The Principle Of Double Effect

  • Introduction:
           -Quite simply, the purpose of this article is to offer a brief explanation of the Principle of Double Effect. This paper seeks to provide basic information regarding the application of this moral principle. By the way, there are certain situations in which the Principle of Double Effect is of no avail. This means that this moral principle has limitations of its own. While this logical principle is indeed grounded on the moral teachings of Scripture, we should not let guides such as this one to override the inspired pages of the Bible itself. It is also interesting to note that both the religious and Secular spheres of this world have occupied the Principle of Double Effect to determine the morality of actions in many different circumstances.
  • In Order To Determine Whether A Person Can Be Held Fully Accountable For His Or Her Sins (which are always wrong), The Following Criteria Must Be Considered:
          1.) A Serious Action
          2.) Full knowledge/understanding
          3.)  Deliberate consent of the will
  • Description:
           -The act in itself cannot be morally wrong or intrinsically evil (always wrong, regardless of this circumstances, intentions, etc.).

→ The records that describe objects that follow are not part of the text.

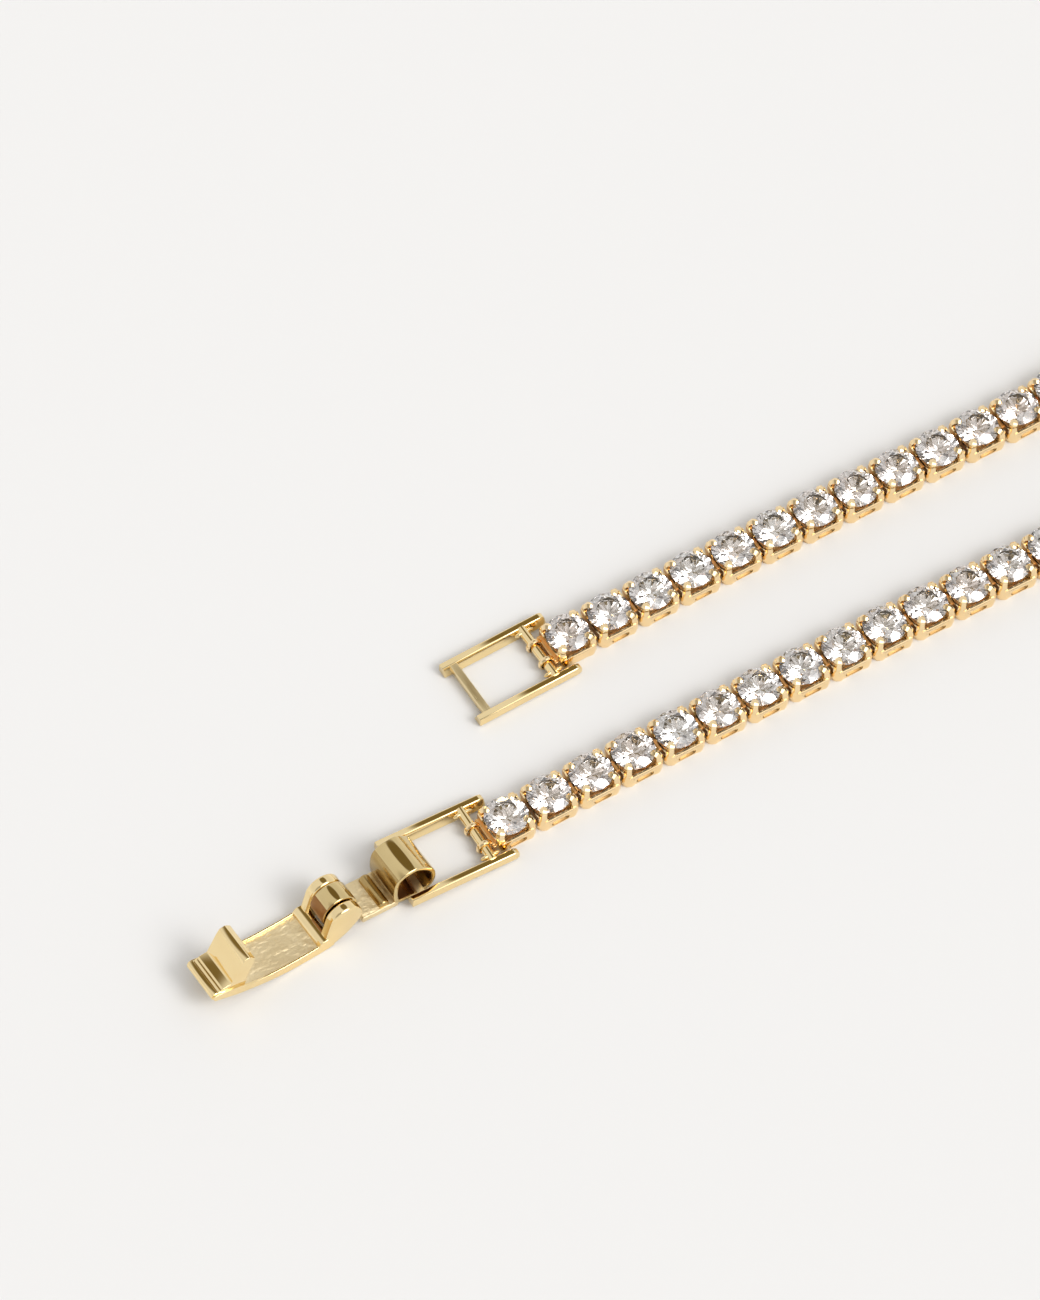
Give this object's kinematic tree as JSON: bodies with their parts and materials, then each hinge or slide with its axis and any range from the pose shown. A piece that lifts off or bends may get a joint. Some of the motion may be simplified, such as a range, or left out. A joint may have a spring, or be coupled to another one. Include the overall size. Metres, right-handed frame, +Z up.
{
  "type": "tennis necklace",
  "caption": "Tennis necklace of square claw-set stones in yellow gold, lying open in a loop, with a ladder fold-over clasp of two frames, a curled tongue and a hinged lever.",
  "frame": {"origin": "middle of the overall length and width, at the level of the surface the necklace lies on", "axes": "+X from the clasp towards the back of the loop, +Y from the hook strand towards the catch strand, +Z up, stones facing up"},
  "size_m": [0.1874, 0.087, 0.0046],
  "materials": {
    "stone_set_gold": "polished yellow gold boxes and claws with clear round brilliant stones set in them",
    "polished_gold": "polished pale yellow gold"
  },
  "bodies": {
    "chain": {"end_link_hook": "stone_set_gold", "links_hook_strand": "stone_set_gold", "links_bow_1": "stone_set_gold", "links_bow_2": "stone_set_gold", "links_bow_3": "stone_set_gold", "links_bow_4": "stone_set_gold", "links_bow_5": "stone_set_gold", "links_bow_6": "stone_set_gold", "links_catch_strand": "stone_set_gold", "end_link_catch": "stone_set_gold"},
    "catch_frame": {"catch_frame": "polished_gold"},
    "hook_frame": {"hook_frame": "polished_gold"},
    "tongue": {"clasp_tongue": "polished_gold", "hinge_pin": "polished_gold"},
    "lever": {"clasp_lever": "polished_gold"}
  },
  "joints": [
    {"name": "catch_frame_swing", "type": "hinge", "parent": "chain", "child": "catch_frame", "pos_m": [-0.05831, 0.0081, 0.00068], "axis": [-0.014, 0.9999, 0], "range_deg": [-60, 60]},
    {"name": "hook_frame_swing", "type": "hinge", "parent": "chain", "child": "hook_frame", "pos_m": [-0.0702, -0.00287, 0.00076], "axis": [0.0262, 0.9997, 0], "range_deg": [-55, 55]},
    {"name": "tongue_swing", "type": "hinge", "parent": "hook_frame", "child": "tongue", "pos_m": [-0.07605, -0.00296, 0.00093], "axis": [-0.0523, 0.9986, 0.0034], "range_deg": [-90, 12]},
    {"name": "lever_fold", "type": "hinge", "parent": "tongue", "child": "lever", "pos_m": [-0.08221, -0.00329, 0.00234], "axis": [-0.0523, 0.9986, 0.0034], "range_deg": [0, 172]}
  ]
}
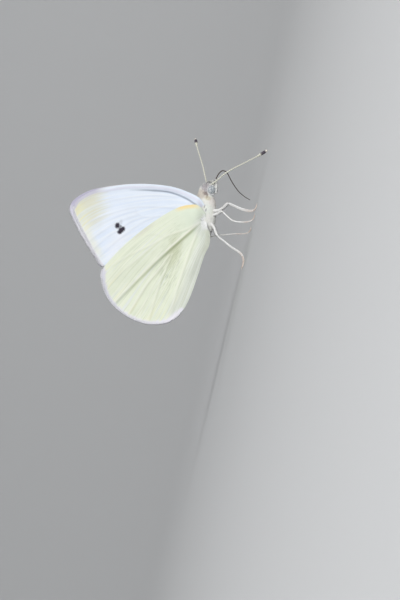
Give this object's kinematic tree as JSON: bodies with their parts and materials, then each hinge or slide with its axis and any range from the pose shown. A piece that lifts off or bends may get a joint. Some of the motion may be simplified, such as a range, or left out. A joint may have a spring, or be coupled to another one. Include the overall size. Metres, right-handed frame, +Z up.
{
  "type": "white butterfly",
  "caption": "White butterfly standing on its feet with wings closed upright over its back, antennae spread and proboscis extended; a still, life-size model.",
  "frame": {"origin": "centre of the bounding box at floor level, under the butterfly", "axes": "+X forward towards the head, +Y the butterfly's left, +Z up; the wings stand in planes parallel to XZ"},
  "size_m": [0.0376, 0.0134, 0.0348],
  "materials": {
    "forewing": "matte bluish-white scales, pale yellow at the tip, one dark two-lobed spot",
    "hindwing": "matte pale yellow-green scales dusted with grey",
    "body": "creamy to greyish-white hair, brownish on the collar",
    "eye": "pale greenish grey, satin",
    "limb": "white scales",
    "antenna": "dark, ringed with white, with a dark club and a pale tip",
    "proboscis": "dark brown, satin"
  },
  "bodies": {
    "root": {"head": "body", "thorax": "body", "abdomen": "body", "eye_left": "eye", "eye_right": "eye", "antenna_left": "antenna", "antenna_right": "antenna", "palp_left": "limb", "palp_right": "limb", "proboscis": "proboscis", "forewing_left": "forewing", "forewing_right": "forewing", "hindwing_left": "hindwing", "hindwing_right": "hindwing", "foreleg_left": "limb", "foreleg_right": "limb", "midleg_left": "limb", "midleg_right": "limb", "hindleg_left": "limb", "hindleg_right": "limb"}
  },
  "joints": []
}
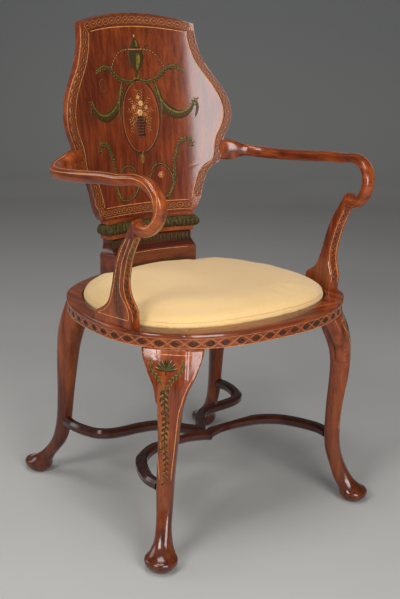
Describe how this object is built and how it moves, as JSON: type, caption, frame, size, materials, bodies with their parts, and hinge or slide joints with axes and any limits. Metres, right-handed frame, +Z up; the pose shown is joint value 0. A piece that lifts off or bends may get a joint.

           -The bad effect cannot be the cause of the good effect.
           -The person cannot have a desire for the evil effect to take place in any given scenario, though it can be foreseen. Both the good and bad effects must be embraced equally.
           -There either has to be proportionate reasons for the toleration of negative consequences or must be outweighed by the good effects.
  • How To Apply The Principle Of Double Effect:
           -If the action in question violates any of the conditions described previously, then it must be rejected completely. That action must be deemed intrinsically evil.
  • Inevitable Limitations Of The Principle Of Double Effect:
           -This principle of morality can only be used for actions that have good and bad effects.